Recognition in Angus for a musician who composed the first Japanese national anthem and lived in Montrose in the 1800s is being sought.
John William Fenton was a solider in the 19th century.
He is considered Scottish because he lived in Montrose in around 1881 with his American-born wife Jessie P Fenton and daughters Jessie and Maria, but he is also considered Irish because he was born in Kinsale, County Cork, in Ireland, in 1828.
Angus North Conservative candidate Alex Johnstone is calling to have Fenton’s achievement of initiating the process through which ‘Kimi ga yo’ came to be accepted as the national anthem of Japan acknowledged in Angus.

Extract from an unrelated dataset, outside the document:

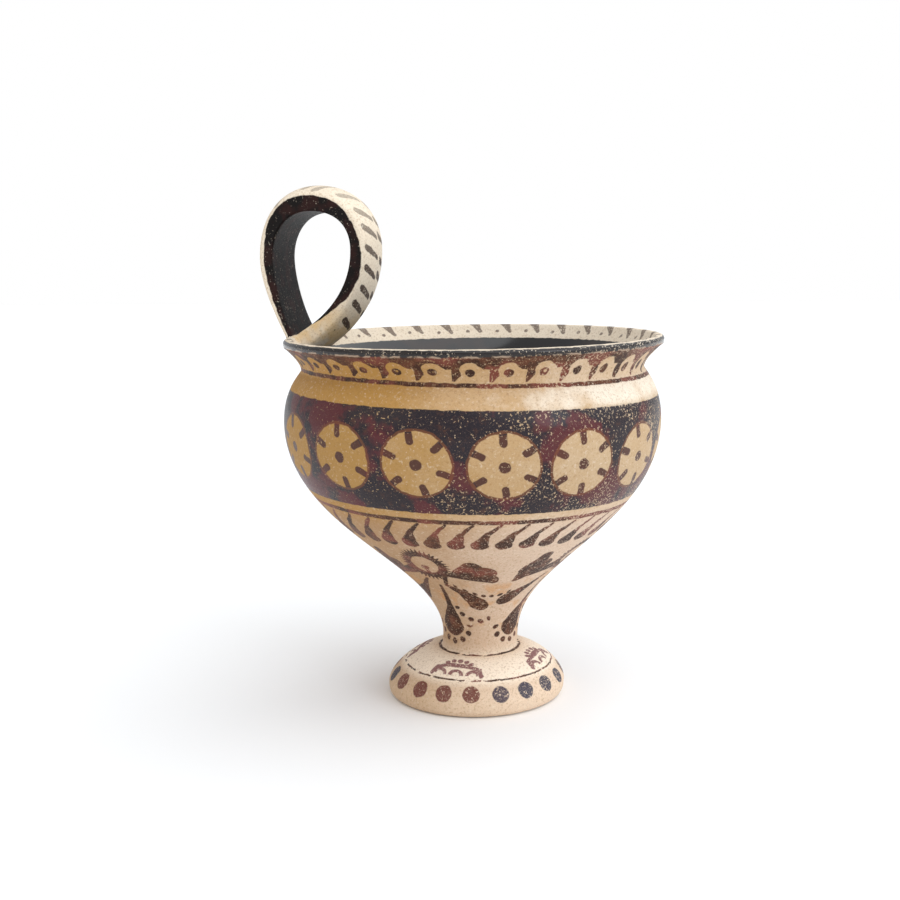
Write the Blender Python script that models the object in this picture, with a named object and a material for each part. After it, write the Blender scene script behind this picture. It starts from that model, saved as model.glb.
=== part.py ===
"""A one-handled footed cup of painted earthenware, a modern copy of an ancient drinking cup.

The clay is one piece: a turned bowl with a flaring lip, its stem and hollow foot, and a broad
strap handle that stands above the lip as a loop. Metres, +Z up. The cup stands on its foot
at z = 0, the handle is towards -X, and x = 0, y = 0 is the middle of the plan.
"""

import math

import bmesh
import bpy
from mathutils import Vector
from mathutils.geometry import interpolate_bezier

# The lip and the neck
LIP_RADIUS = 0.0825
LIP_HEIGHT = 0.1610
LIP_BAND = 0.0034
LIP_THICKNESS = 0.0044
FLARE_STEP = 0.0006
NECK_RADIUS = 0.0746
NECK_HEIGHT = 0.1474
WALL = 0.0048

# The bowl
BELLY_RADIUS = 0.0824
BELLY_HEIGHT = 0.1251
BELLY_FULLNESS = 0.0470
SHOULDER_FULLNESS = 0.0145
BOWL_FLOOR_HEIGHT = 0.0444
BOWL_FLOOR_RISE = 0.0110
FLOOR_WALL = 0.0075

# The stem and the foot
STEM_RADIUS = 0.0168
STEM_HEIGHT = 0.0264
STEM_FLARE = 0.0350
FOOT_JOIN_HEIGHT = 0.0212
FOOT_RADIUS = 0.0397
FOOT_BULGE_HEIGHT = 0.0054
FOOT_TOP_WIDTH = 0.0122
FOOT_ROUNDING = 0.0046
REST_RADIUS = 0.0346
REST_WIDTH = 0.0058
HOLLOW_HEIGHT = 0.0150

# The handle, with distances measured from the cup's axis
HANDLE_REACH = 0.0946
HANDLE_INNER_REACH = 0.0426
HANDLE_HEIGHT = 0.2268
HANDLE_CROWN = 0.0690
STRAP_WIDTH = 0.0300
STRAP_THICKNESS = 0.0082
OUTER_ARM_THICKNESS = 0.0080
STRAP_CROWN_THICKNESS = 0.0114
STRAP_SIDE = 0.55
STRAP_EDGE_RADIUS = 0.0014
OUTER_ROOT_INSET = 0.0025
OUTER_ROOT_THICKNESS = 0.0044
OUTER_ROOT_TIP = 0.0024
OUTER_ROOT_DEPTH = 0.0040
INNER_ROOT_THICKNESS = 0.0106
ROOT_SPREAD = 0.0040

# The bends of the strap, as shares of the outer root's depth, of the rise from the lip to where the
# loop is widest, and of half the loop's width
WIDEST_SHARE = 0.5167
ROOT_LEAN = 0.42
ROOT_PULL = (0.10, 0.30)
ROOT_PULL_AT_LIP = (-0.17, -0.30)
OUTER_PULL_AT_LIP = (0.124, 0.22)
OUTER_PULL = (0.0, -0.32)
CROWN_RISE = (0.0, 0.52)
CROWN_PULL_OUTER = (0.55, 0.0)
CROWN_PULL_INNER = (-0.52, 0.0)
INNER_RISE = (0.0, 0.50)
INNER_FALL = (0.0, -0.74)
INNER_PULL_AT_ROOT = (-0.70, 0.34)
SPREAD_POWER = 6
EDGE_SHARE = 0.4
NECK_BEND = 1 / 3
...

Mr Johnstone, who founded the Cross Party Group on Japan in the Scottish Parliament, said: “This remarkable man had previously served in Yokohama to protect the small foreign community there, just as the Shogunate was being overthrown.
“He would later form the first Japanese military band, and also composed the first ever Japanese national anthem, which he performed for the Emperor in 1870.
“Even when his unit left Japan in 1871, he remained there as a bandmaster with the Japanese navy, and then with the band of the Imperial Court.
“Today, a monument stands in his memory at the Myoukoji Shrine in Yokohama, and although the national anthem has since changed, Fenton’s piece is played annually at a concert in his honour.
“John Fenton remains highly celebrated in Japan, where he is considered to be ‘the Father of Japanese band music’. I think it would be a welcome gesture if his achievements were better acknowledged in the town he called home for a time.”
He hopes a display could be installed at Montrose Museum and for it to be opened by the Japanese Consul.